The Management of Public Assets
2013 – November Presentation to 46th EAROPH Regional Conference, Johor Bahru, Malaysia
Each nation has a unique stock of public assets. These assets include the fruits of nature and of the work of previous generations. Governments are stewards of the public’s assets. With them governments generate social capital, deliver and manage infrastructure as well as allocate public resources for the use of public sector entities. The people appointed to manage public sector entities are responsible for managing both the entity’s assets and the public assets for which the entity is the steward.
Accountants and Economists define assets as something controlled by an entity as a result of a past event that brings the potential of services or of future income to the entity.
Social scientists define social capital as social norms, networks and trust that facilitate cooperation within or between groups.

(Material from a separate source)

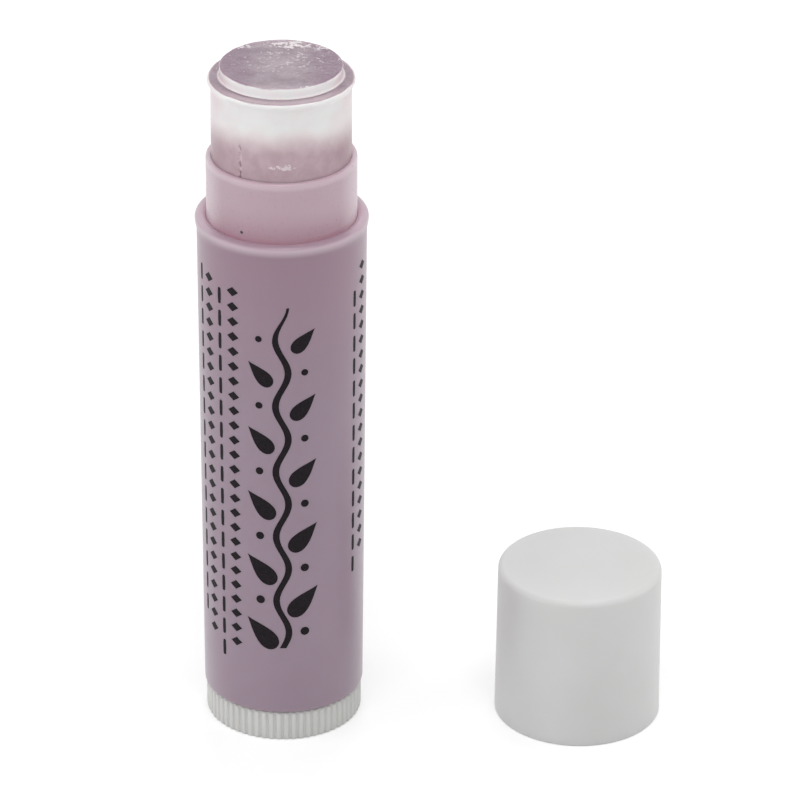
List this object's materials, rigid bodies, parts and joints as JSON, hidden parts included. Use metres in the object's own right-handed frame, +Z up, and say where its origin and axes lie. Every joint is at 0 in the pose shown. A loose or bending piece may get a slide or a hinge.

Statisticians define environmental assets as those with an identifiable owner, and the owner must be able to derive an economic benefit from holding or using the asset. Environmental assets that could be considered economic assets for the purposes of a national account include subsoil assets, land, forests, water, and fish stocks in open seas that are under the control of an economic agent, often the government. Environmental assets such as the atmosphere are outside the scope of the national accounts, as they do not have an identifiable owner who can derive an economic benefit from their use.
Scientists define environmental assets as the earth’s ecosystem. Ecosystem services cover the provision of ecosystem inputs, the assimilative capacity of the environment and the provision of biodiversity.
Assets are usually defined within the context of the need to account for and manage assets.